Given problem
Pull out every line below that contains the word "picks".

Data to process
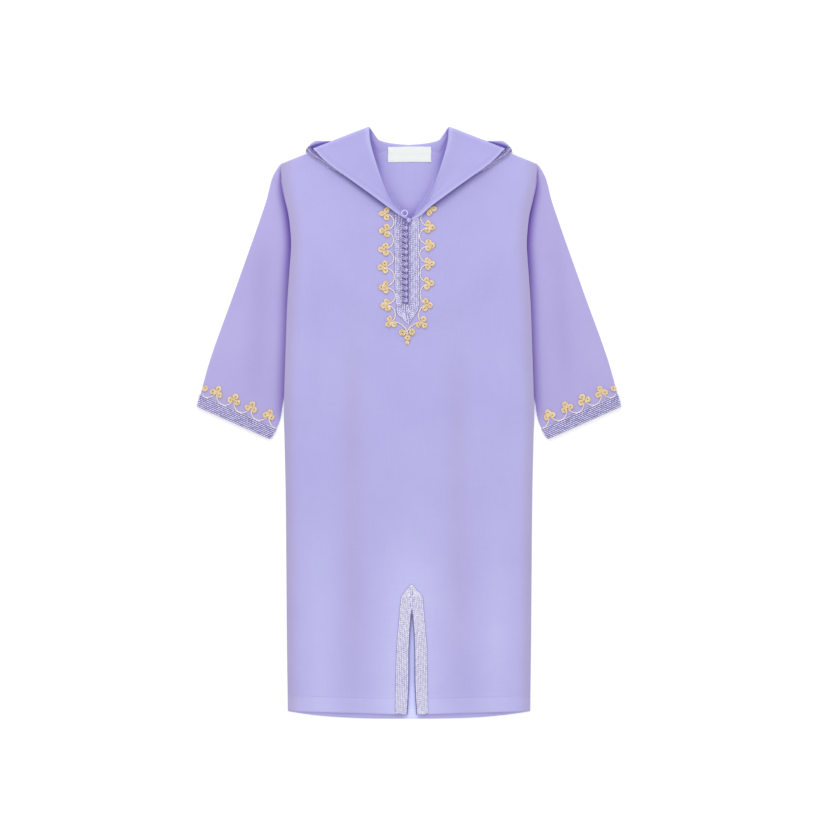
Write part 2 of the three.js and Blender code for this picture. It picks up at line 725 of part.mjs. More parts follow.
// The bag of the hood under the back panel, and the fold in which it comes over the back neck.
function hoodBack() {
  const net = new Net();
  const edge = along(bagEdge);
  const heights = new Map();
  const keep = (x, y, z) => {
    heights.set(`${x.toFixed(3)},${y.toFixed(3)}`, z);
    return { x, y };
  };
  const reach = [0, 0.3, 0.55, 0.75, 0.88, 0.95, 1];
  const thick = [1, 1, 1, 0.96, 0.86, 0.66, 0.3];
  const start = { x: 0, y: 362 };
  for (const side of [LEFT, RIGHT]) {
    const rows = [];
    for (let i = 0; i <= 10; i++) {
      const p = edge(i / 10);
      rows.push(
        reach.map((r, j) => keep(side * lerp(start.x, p.x, r), lerp(start.y, p.y, r), HOOD_BAG * thick[j])),
      );
    }
    net.patch(rows);
    const foldShares = [0, 0.22, 0.42, 0.6, 0.76, 0.89, 1];
    const foldRows = foldShares.map((share, i) => {
      const p = backFold(share);
      const stand = 4.4 * ease(26, 50, p.x);
      const x = side * p.x;
      return [
        keep(x, p.y, 3.4 + stand),
        keep(x, p.y - 0.8, 5 + stand),
        keep(x, p.y - 1.9, 5.2 + stand * 0.9),
        keep(x, p.y - 2.2, HOOD_BAG),
        keep(side * bagEdge[0].x * reach[i], bagEdge[0].y, HOOD_BAG * thick[i]),
      ];
    });
    net.patch(foldRows);
  }
  return net.sheet(() => 0, (x, y) => heights.get(`${x.toFixed(3)},${y.toFixed(3)}`));
}

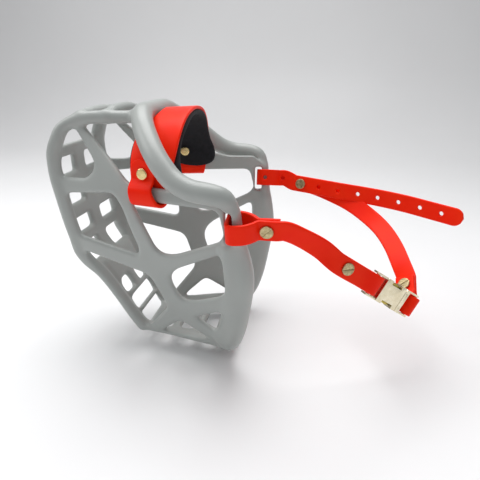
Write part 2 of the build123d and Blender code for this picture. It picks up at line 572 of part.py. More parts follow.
for name, frame in SCREWS.items():
    with BuildPart() as post:
        with BuildSketch(frame.offset(-STACK - SCREW_HEAD_T)):
            Circle(SCREW_HEAD_R)
        extrude(amount=SCREW_HEAD_T)
        fillet(post.edges().group_by(Axis(frame.origin, frame.z_dir))[0], 0.4)
        with BuildSketch(frame.offset(-STACK)):
            Circle(SCREW_SHANK_R)
        extrude(amount=2 * STACK - 0.1)
        with BuildSketch(frame.offset(-STACK + 1)):
            Circle(THREAD_BORE_R)
        extrude(amount=2 * STACK, mode=Mode.SUBTRACT)
        with BuildSketch(frame.offset(-STACK - SCREW_HEAD_T)):
            Rectangle(3 * SCREW_HEAD_R, SLOT_W)
        extrude(amount=SLOT_D, mode=Mode.SUBTRACT)
    with BuildPart() as screw:
        with BuildSketch(frame.offset(STACK)):
            Circle(SCREW_HEAD_R)
        extrude(amount=SCREW_HEAD_T)
        fillet(screw.edges().group_by(Axis(frame.origin, frame.z_dir))[-1], 0.4)
        with BuildSketch(frame.offset(-STACK + 1.3)):
            Circle(THREAD_R)
        extrude(amount=2 * STACK - 1)
        with BuildSketch(frame.offset(STACK + SCREW_HEAD_T - SLOT_D)):
            Rectangle(3 * SCREW_HEAD_R, SLOT_W)
        extrude(amount=1, mode=Mode.SUBTRACT)
    post.part.label = f"{name}_post"
    screw.part.label = f"{name}_screw"
    export_step(post.part, f"parts/{name}_post.step")
    export_step(screw.part, f"parts/{name}_screw.step")

NAMED = {"basket": basket, "buckle_housing": buckle_housing, "buckle_insert": buckle_insert,
         "prong_pins": prong_pins, "noseband_strap": noseband_strap, "noseband_foam": noseband_foam,
         "cheek_strap": cheek_strap, "head_strap_end": head_strap_end, "head_strap": head_strap, **prongs}
for name, piece in NAMED.items():
    piece.part.label = name
    export_step(piece.part, f"parts/{name}.step")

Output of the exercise
Write part 2 of the three.js and Blender code for this picture. It picks up at line 725 of part.mjs. More parts follow.
Write part 2 of the build123d and Blender code for this picture. It picks up at line 572 of part.py. More parts follow.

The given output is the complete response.